A jurisdictional intelligence organisation that coordinates SAR/STR information and produces intelligence from the raw information. In large countries they have regional offices dispersed across the country.

Communication between FIU’s:

  • Participate in the Egmont Group
  • Often based on an MOU
  • Dedicated to obtaining intelligence that may lead to evidence (Use MLATS for evidence)
  • Free exchange of information based on reciprocity
  • Exchange of information should be informal and rapid
  • Communication between FIUs should be direct without intermediaries

FIU Requests

An Overview:

  • Most requests for financial intelligence via the FIU network are made in writing.
  • The requesting FIU sends a request to another FIU, either by letter or by filling out a request form.
  • Requests are transmitted either on paper or electronically.
  • Some FIUs send requests to each other via secure networks, such as the Egmont Secure Web or, for European Union FIUs, FIU-NET.
  • In urgent cases, FIUs will request information orally. If the receiving FIU accepts such a request, it will normally ask the requesting FIU to follow up with a request in writing.
  • Information exchange internationally is a vital component in the fight against money laundering. It, however, relies on swift response. In some cases jurisdictions can be slow to respond and fail in their responsibilities internationally. FATF ‘inspect’ this in evaluations.

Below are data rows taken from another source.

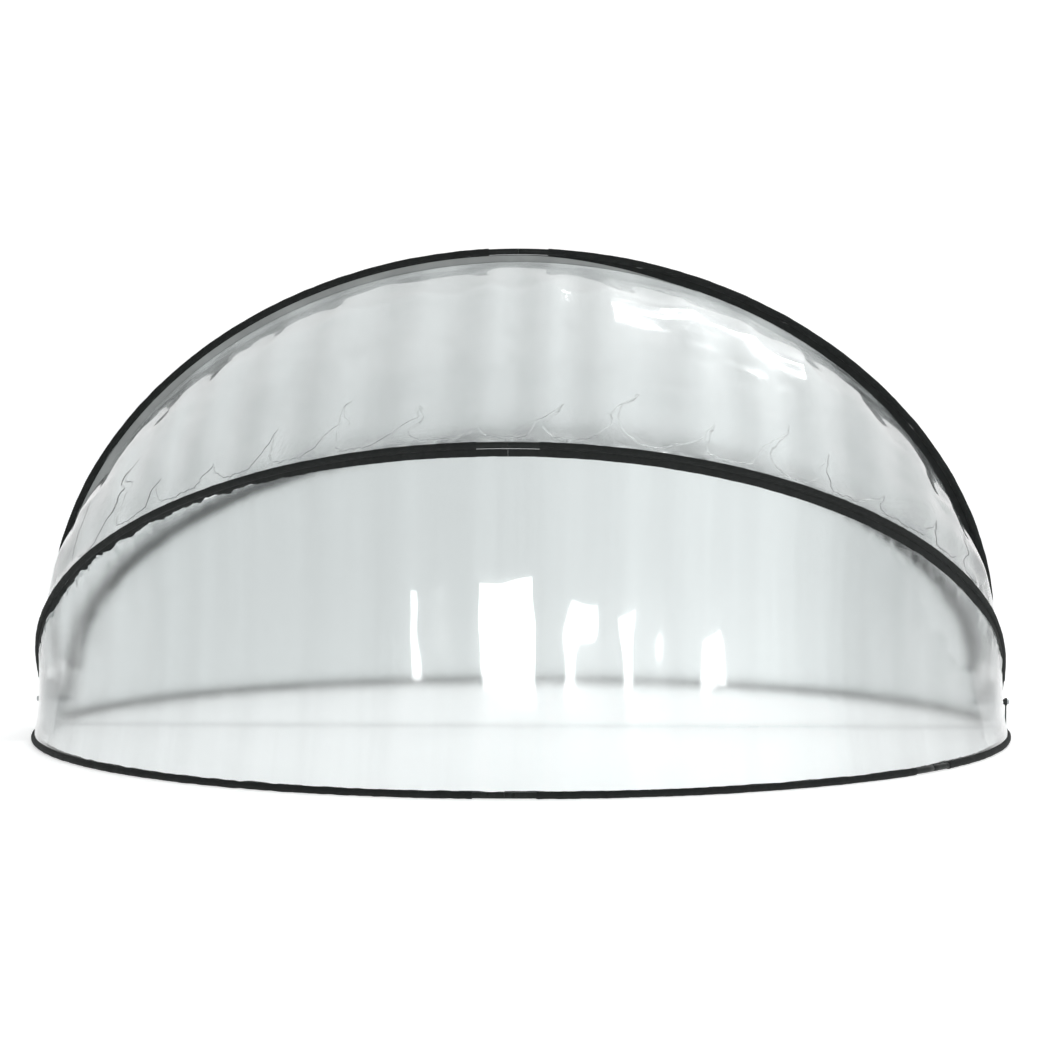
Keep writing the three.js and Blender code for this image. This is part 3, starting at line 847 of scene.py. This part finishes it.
def front_panel():
    def high_line(turn):
        return on_fin(FRONT, turn, front_lean(turn), FIN_ROOT + front_fin(turn) - 0.007, 0.0026)

    def mostly_at_the_sides(turn):
        return 0.35 + 0.65 * smooth(0.3, 0.7, np.abs(np.cos(turn)))

    panel = Panel(1.3, along_sleeve(FRONT_RING, 1), high_line, width=1.6, sag=0.06)
    panel.flutes(0.0014, 3, 0.35)
    panel.unevenness(21, 0.25)
    gathers(panel, 31, 0.0015, 0.10, "high", mostly_at_the_sides)
    return panel


def upper_front_panel():
    def high_line(turn):
        return on_fin(TOP, turn, TOP_LEAN, FIN_ROOT + top_fin(turn) - 0.002, -0.0032)

    panel = Panel(5.6, along_sleeve(FRONT, 1), high_line, width=1.66, sag=-0.03)
    panel.crease(0.03)
    panel.flutes(0.005, 5, 0.45)
    panel.unevenness(22)
    gathers(panel, 32, 0.002, 0.10, "low", same(1))
    return panel


def upper_rear_panel():
    panel = Panel(5.6, along_sleeve(TOP, 1), along_sleeve(REAR, -1), width=2.7, sag=0.07)
    panel.flutes(0.008, 7, 0.5)
    panel.unevenness(23)
    return panel


def rear_panel():
    low_line = along_sleeve(REAR, 1)
    high_line = along_sleeve(REAR_RING, -1)
    panel = Panel(8.6, low_line, high_line, width=1.52, sag=0.04)
    panel.flutes(0.007, 9, 0.35)
    panel.unevenness(24)
    return panel


PANELS = [
    # CAD node, builder, material, bodies (of the high edge, then of the low one), flat width and length
    ("front_panel", front_panel, FRONT_CLEAR, ("front_hoop", "front_ring"), (1.66, 7.75)),
    ("upper_front_panel", upper_front_panel, UPPER_CLEAR, ("top_hoop", "front_hoop"), (1.78, 7.45)),
    ("upper_rear_panel", upper_rear_panel, REAR_CLEAR, ("base", "top_hoop"), (2.62, 7.3)),
    ("rear_panel", rear_panel, REAR_CLEAR, ("base",), (1.58, 7.1)),
]


def add_panel(name, build, material, bodies, flat):
    """A panel on its body. A panel between two bodies is left in place with its transform baked; its
    weights from the first body to the second are worked out but not used, so it is not blended.
    """
    panel = build()
    obj = panel.object(f"{name}_clear", material)
    if len(bodies) == 1:
        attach(obj, bodies[0])
    else:
        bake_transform(obj)
        weight = 1 - panel.weights()  # from the first body, at the high edge, to the second
    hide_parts(name)


for entry in PANELS:
    add_panel(*entry)


def top_hem():
    """The hem of the upper front panel, welded to the front of the top hoop's fin."""
    turn = stations(HEM_RIGHT_END, HEM_LEFT_END, TOP, 0.02)
    low = hem_edge(turn)
    high = np.full(len(turn), FIN_ROOT + FIN_LENGTH + 0.0015)
    share = np.linspace(0, 1, 7)[None, :]
    reach = low[:, None] * (1 - share) + high[:, None] * share
    wave = 0.0006 * ripple(77, turn[:, None] * 2.4, reach, 0.05, 0.3)
    back = np.full(reach.shape, -0.0014)
    parts = strip(TOP.at(turn), reach, -0.0026 - np.abs(wave), back, TOP_LEAN)
    obj = finished("top_hoop_welded_hem", *parts, HEM, 50)
    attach(obj, "top_hoop")


top_hem()


# ---- ground strap ----------------------------------------------------------------------
def ground_strap():
    """The strap between the hubs, with thinned edges, as long as its CAD node."""
    low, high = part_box("ground_strap")
    count = 240
    x = np.linspace(low.x, high.x, count)
    middle = (low.z + high.z) / 2
    centre = np.stack([x, np.zeros(count), np.full(count, middle)], axis=1)
    outward = np.tile([0.0, 1.0, 0.0], (count, 1))
    normal = np.tile([0.0, 0.0, 1.0], (count, 1))
    half_width = (high.y - low.y) / 2
    half = (high.z - low.z) / 2
    edge = half_width - half
    outline = np.array([
        (-edge, -half), (0, -half), (edge, -half), (half_width, 0),
        (edge, half), (0, half), (-edge, half), (-half_width, 0),
    ])
    parts = sweep((centre, outward, normal), [np.tile(outline, (count, 1, 1))])
    obj = finished("ground_strap_webbing", *parts, WEBBING, 50)
    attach(obj, "base")
    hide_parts("ground_strap")


ground_strap()

# ---- CAD nodes that stay ---------------------------------------------------------------
def metal_for(name):
    if "spacer" in name:
        return NYLON
    if "arm" in name and "bracket" not in name:
        return BLACK_STEEL
    return STEEL


for name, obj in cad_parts.items():
    if not obj.hide_render:
        obj.data.materials.clear()
        obj.data.materials.append(metal_for(name))


# ---- floor, light and camera -----------------------------------------------------------
CAMERA_DISTANCE = 7.836 * RING_RADIUS
CAMERA_YAW = 0.0305
CAMERA_PITCH = 0.0642
CAMERA_HEIGHT = 2.330
CAMERA_LENS = 130.67
CAMERA_SENSOR = 36
CAMERA_SHIFT = 0.0028
VIEW_LIMIT = 500
FLOOR_SIZE = 400
FLOOR_DROP = 0.0005


def floor_material():
    """White, with a glow of its own that is stronger to the right."""
    material, tree, shader = new_material("floor")
    shader.inputs["Base Color"].default_value = (0.9, 0.9, 0.9, 1)
    shader.inputs["Roughness"].default_value = 0.9
    shader.inputs["Emission Color"].default_value = (1, 1, 1, 1)
    place = node(tree, "ShaderNodeNewGeometry").outputs["Position"]
    split = node(tree, "ShaderNodeSeparateXYZ", {"Vector": place})
    depth = maths(tree, "ADD", split.outputs["Y"], 19.4)
    rightward = maths(tree, "DIVIDE", split.outputs["X"], depth)
    rightward = clamped(tree, rightward, -0.18, 0.15)
    glow = maths(tree, "ADD", maths(tree, "MULTIPLY", rightward, 0.35), 0.58)
    tree.links.new(glow, shader.inputs["Emission Strength"])
    return material


bpy.ops.mesh.primitive_plane_add(size=FLOOR_SIZE)
floor = bpy.context.object
floor.name = "floor"
floor.data.materials.append(floor_material())
floor.location.z = -FLOOR_DROP

scene = bpy.context.scene
scene.view_settings.view_transform = "Standard"


def studio_world():
    """Soft light that is grey in front and overhead, white behind, and dimmer to both sides."""
    world = bpy.data.worlds.new("studio")
    world.use_nodes = True
    tree = world.node_tree
    direction = node(tree, "ShaderNodeTexCoord").outputs["Generated"]
    split = node(tree, "ShaderNodeSeparateXYZ", {"Vector": direction})
    ahead = maths(tree, "MULTIPLY", split.outputs["Y"], -1.0)
    over = maths(tree, "ABSOLUTE", maths(tree, "ARCTAN2", split.outputs["Z"], ahead))
    over = maths(tree, "MULTIPLY", over, 1 / math.pi)  # 0 in front, 0.5 overhead, 1 behind
    colour = ramp(tree, over, [
        (0.0, (0.48, 0.5, 0.5)),
        (0.3, (0.42, 0.44, 0.44)),
        (0.48, (0.3, 0.31, 0.315)),
        (0.64, (0.7, 0.71, 0.71)),
        (0.82, (1, 1, 1)),
    ])
    right = maths(tree, "MULTIPLY", split.outputs["X"], 0.45)
    not_behind = maths(tree, "SUBTRACT", 1.0, maths(tree, "POWER", over, 3.0))
    strength = maths(tree, "ADD", maths(tree, "MULTIPLY", right, not_behind), 1.1)
    sides = stepped(tree, maths(tree, "ABSOLUTE", split.outputs["X"]), 0.25, 0.8)
    dimmer = maths(tree, "SUBTRACT", 1.0, maths(tree, "MULTIPLY", sides, 0.35))
    strength = maths(tree, "MULTIPLY", strength, dimmer)
    background = tree.nodes["Background"]
    tree.links.new(colour, background.inputs["Color"])
    tree.links.new(strength, background.inputs["Strength"])
    return world


scene.world = studio_world()


def softbox(name, place, aim, width, height, radiance, along=(1, 0, 0)):
    """A rectangular light that faces aim, with its width along the given direction."""
    data = bpy.data.lights.new(name, "AREA")
    data.shape = "RECTANGLE"
    data.size = width
    data.size_y = height
    data.energy = radiance * math.pi * width * height
    back = (Vector(place) - Vector(aim)).normalized()
    side = (Vector(along) - back * back.dot(Vector(along))).normalized()
    rotation = Matrix((side, back.cross(side), back)).transposed().to_4x4()
    light = bpy.data.objects.new(name, data)
    light.matrix_world = Matrix.Translation(place) @ rotation
    scene.collection.objects.link(light)


SOFTBOX_DISTANCE = 9.4
SOFTBOX_CENTRE_Y = -2.2
SOFTBOX_AIM = (0, -2.3, 0.6)
SOFTBOX_RADIANCE = 13
FRONT_SOFTBOXES = [
    # direction from straight ahead, height of the middle, width, height
    (-0.414, 6.5, 0.50, 0.80),
    (-0.031, 6.9, 1.25, 1.15),
    (0.325, 6.9, 0.45, 1.20),
    (0.569, 6.5, 1.20, 0.90),
    (0.949, 5.4, 0.60, 0.80),
]
for number, (direction, middle, width, height) in enumerate(FRONT_SOFTBOXES):
    x = SOFTBOX_DISTANCE * math.sin(direction)
    y = SOFTBOX_CENTRE_Y - SOFTBOX_DISTANCE * math.cos(direction)
    softbox(
        f"front_softbox_{number}", (x, y, middle), SOFTBOX_AIM, width, height, SOFTBOX_RADIANCE
    )
softbox(
    "right_softbox", (3.05, 4.45, 7.7), (0.85, -0.8, 2.1), width=3.4, height=0.35, radiance=20,
    along=(2.5, 0.6, -1.5),
)

lens = bpy.data.cameras.new("camera")
lens.lens = CAMERA_LENS
lens.sensor_width = CAMERA_SENSOR
lens.shift_x = CAMERA_SHIFT
lens.clip_end = VIEW_LIMIT
camera = bpy.data.objects.new("camera", lens)
camera.location = (
    math.sin(CAMERA_YAW) * CAMERA_DISTANCE,
    -math.cos(CAMERA_YAW) * CAMERA_DISTANCE,
    CAMERA_HEIGHT,
)
forward = Vector((
    -math.sin(CAMERA_YAW) * math.cos(CAMERA_PITCH),
    math.cos(CAMERA_YAW) * math.cos(CAMERA_PITCH),
    -math.sin(CAMERA_PITCH),
))
camera.rotation_euler = forward.to_track_quat("-Z", "Y").to_euler()
scene.collection.objects.link(camera)
scene.camera = camera
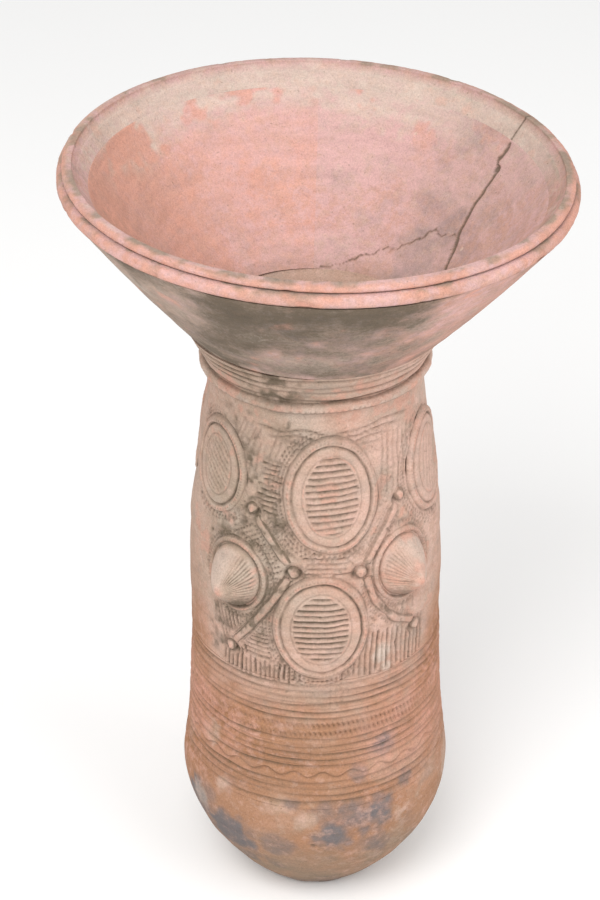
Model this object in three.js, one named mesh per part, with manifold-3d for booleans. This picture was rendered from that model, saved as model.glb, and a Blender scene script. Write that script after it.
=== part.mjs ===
// A hand-built clay goblet drum body: a flared funnel mouth on a grooved neck, a barrel with
// applied ornament, a grooved belt and a round-bottomed base on a small flat foot.
// Millimetres and degrees, +Z up, origin at the centre of the foot's underside.
// Azimuth 0 is the front panel's middle, facing -Y, and grows towards +X.
import * as THREE from "three";
import { mergeVertices } from "three/addons/utils/BufferGeometryUtils.js";
import Module from "manifold-3d";

const wasm = await Module();
wasm.setup();

// ---------------------------------------------------------------- driving sizes
const baseHeight = 96;
const beltHeight = 94;
const barrelHeight = 186;
const neckHeight = 26;
const funnelHeight = 98;

const footRadius = 39;
const bulbRadius = 84.3;
const bulbHeight = 84; // where the base is widest
const beltMiddleRadius = 79.8;
const beltTopRadius = 77.5;
const barrelRadius = 77;
const shoulderRadius = 66.8;
const waistRadius = 64.6;
const neckRadius = 65.3;
const neckTopRadius = 77.6;
const rimRadius = 150;
const throatRadius = 47;

const bodyWall = 9;
const floorThickness = 12;
const rimWall = 8;
const funnelOuterSwell = 2; // how far the funnel's sides bow out of a straight cone
const funnelInnerSwell = 5;
const rimTilt = 2.1; // the mouth leans towards +X, as a hand-set piece does
const leanHeight = 36; // how far above the funnel's foot it leans about

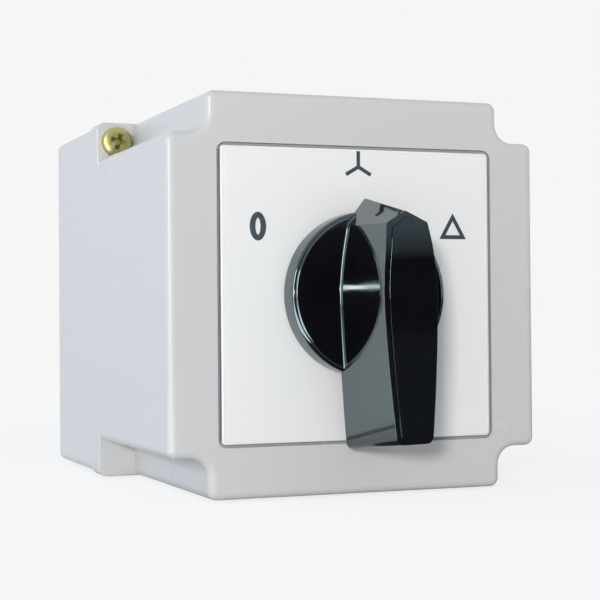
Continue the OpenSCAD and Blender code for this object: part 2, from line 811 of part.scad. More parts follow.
module shaft() {
    color(steel) on_wall() difference() {
        union() {
            square_bar(shaft_sq, stack_back, shaft_end);
            translate([0, 0, wheel_back + wheel_t])
                cylinder(h = legend_face - wheel_back - wheel_t, d = journal_d);
            translate([0, 0, end_back]) cylinder(h = end_t + cut, d = rear_journal_d);
        }
        translate([0, 0, well_floor - handle_screw_len - cut])
            cylinder(h = handle_screw_len + 2 * cut, r = handle_screw_d / 2 + thread_clear);
    }
}

module latch_housing() {
    slot_hw = slider_w / 2 + guide_clear;
    color(black_plastic) on_wall() translate([0, 0, latch_back]) difference() {
        translate([-half_body, -half_body]) cube([body_w, body_w, latch_t]);
        translate([0, 0, -cut]) cylinder(h = latch_pocket + cut, r = wheel_r + face_clear);
        translate([0, 0, -cut]) cylinder(h = latch_t + 2 * cut, r = journal_d / 2 + run_clear);
        both_sides() translate([0, -slot_hw, -cut]) cube([wall_inside, 2 * slot_hw, latch_pocket + cut]);
        at_square(mount_pitch) translate([0, 0, latch_t + legend_back - front_in - mount_screw_len - cut])
            cylinder(h = latch_t, r = mount_screw_d / 2 + thread_clear);
        at_ties() translate([0, 0, -cut]) cylinder(h = tie_grip + 2 * cut, r = tie_d / 2 + thread_clear);
    }
}

module latch_plate() {
    color(cream) on_wall() translate([0, 0, latch_plate_back]) difference() {
        translate([-half_body, -half_body]) cube([body_w, body_w, latch_plate_t]);
        translate([0, 0, -cut]) cylinder(h = latch_plate_t + 2 * cut, r = journal_d / 2);
        at_ties() translate([0, 0, -cut])
            cylinder(h = latch_plate_t + 2 * cut, r = tie_d / 2 + thread_clear);
    }
}

module detent_wheel() {
    color(cream) on_wall() difference() {
        translate([0, 0, wheel_back]) cylinder(h = wheel_t, r = wheel_r);
        for (k = [0:wheel_notches - 1])
            rotate(360 * k / wheel_notches)
                translate([wheel_r + wheel_notch_r / 4, 0, wheel_back - cut])
                    cylinder(h = wheel_t + 2 * cut, r = wheel_notch_r);
        square_bar(square_d, wheel_back - cut, wheel_back + wheel_t + cut);
    }
}

module detent_slider(side) {
    color(satin_metal) on_wall() rotate(side_turn(side)) translate([slider_start, 0, wheel_back]) {
        intersection() {
            translate([nose_r, 0]) cylinder(h = wheel_t, r = nose_r);
            translate([0, -nose_r]) cube([nose_r, 2 * nose_r, wheel_t]);
        }
        translate([nose_r, -slider_w / 2]) cube([slider_len - nose_r, slider_w, wheel_t]);
    }
}

module detent_spring(side) {
    color(steel) on_wall() rotate(side_turn(side)) translate([slider_end, 0, wheel_back + wheel_t / 2])
        rotate([0, 90, 0]) coil_spring(wall_inside - slider_end, detent_coil_r, detent_wire_d, detent_turns);
}

module chamber(n) {
    open_t = stage_t - web_t + cut;
    guide_hw = plunger_w / 2 + guide_clear;
    color(cream) on_wall() translate([0, 0, stage_back(n)]) difference() {
        translate([-half_body, -half_body]) cube([body_w, body_w, stage_t]);
        translate([0, 0, web_t]) cylinder(h = open_t, r = cam_r + follower_gap);
        translate([0, 0, -cut]) cylinder(h = stage_t, r = journal_d / 2);
        both_sides() {
            translate([0, -guide_hw, web_t]) cube([bridge_reach, 2 * guide_hw, open_t]);
            translate([strip_reach, -pocket_half, web_t])
                cube([wall_inside - strip_reach, 2 * pocket_half, open_t]);
            translate([strip_reach, -half_body - cut, web_t]) cube([strip_t, body_w + 2 * cut, open_t]);
            for (m = [0, 1])
                mirror([0, m, 0]) {
                    translate([strip_reach, terminal_start, web_t])
                        cube([half_body - strip_reach + cut, half_body - terminal_start + cut, open_t]);
                    translate([strip_reach - term_screw_len, term_reach, strip_mid]) rotate([0, 90, 0])
                        cylinder(h = term_screw_len + cut, r = term_screw_d / 2 + thread_clear);
                }
        }
        at_ties() translate([0, 0, -cut]) cylinder(h = stage_t + 2 * cut, r = tie_d / 2 + thread_clear);
    }
}

// Which handle positions close each contact, as from and to, in degrees clockwise from the star
contact_window = 14;
line_window = [-contact_window, throw + contact_window];
star_window = [-contact_window, contact_window];
delta_window = [throw - contact_window, throw + contact_window];
right_windows = [line_window, line_window, star_window, delta_window];
left_windows = [line_window, star_window, delta_window, delta_window];

function in_window(a, window) =
    let (d = (a - window[0] + 720) % 360) d <= window[1] - window[0];
function cam_radius(a, n) =
    in_window(a, right_windows[n - 1]) || in_window(a - 180, left_windows[n - 1]) ? cam_r - cam_notch : cam_r;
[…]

FATF recommendations for FIUs

Recommendation 29

  • Countries should establish a FIU that serves as a national centre for the receipt and analysis of:
    • STRs
    • Information relevant to money laundering, associated predicate offences, and terrorist financing, and for the dissemination of the results of that analysis

Recommendation 30 & 31

  • Responsible for conducting money laundering and terrorist financing investigations within national AML/CFT framework
  • In major proceeds-generating offenses, develop a parallel financial investigation
  • Trace, freeze and seize property from the proceeds of crime
  • Access all necessary documents and information for the investigation
  • Utilise suitable investigation techniques such as undercover operations, communication interception, accessing computer systems, etc.
FIU data sharing and analysis
FIU data sharing and analysis

FATF cooperation between countries includes recommendations that involve FIUs

Recommendations that pertain to international money laundering investigations:
• Recommendation 36: Implementation of Conventions
• Recommendation 40: Other forms of cooperation

FATF Recommendation 36

International Instruments

  • Countries should take immediate steps to become party to and implement fully:
    • The Vienna Convention, 1988;
    • The Palermo Convention, 2000;
    • The United Nations Convention against Corruption, 2003; and
    • The Terrorist Financing Convention, 1999.

FATF Recommendation 40

  • Other forms of cooperation:
    • Countries should ensure that their competent authorities can rapidly, constructively and effectively provide the widest range of international cooperation in relation to money laundering, associated predicate offences and terrorist financing.
    • Countries should do so both spontaneously and upon request, and there should be a lawful basis for providing cooperation.
  • Countries should authorise their competent authorities to use the most efficient means to cooperate.
  • Should a competent authority need bilateral or multilateral agreements or arrangements, such as a Memorandum of Understanding (MOU), these should be negotiated and signed in a timely way with the widest range of foreign counterparts.
  • Competent authorities should use clear channels or mechanisms for the effective transmission and execution of requests for information or other types of assistance.
  • Competent authorities should have clear and efficient processes for the prioritization and timely execution of requests, and for safeguarding the information received.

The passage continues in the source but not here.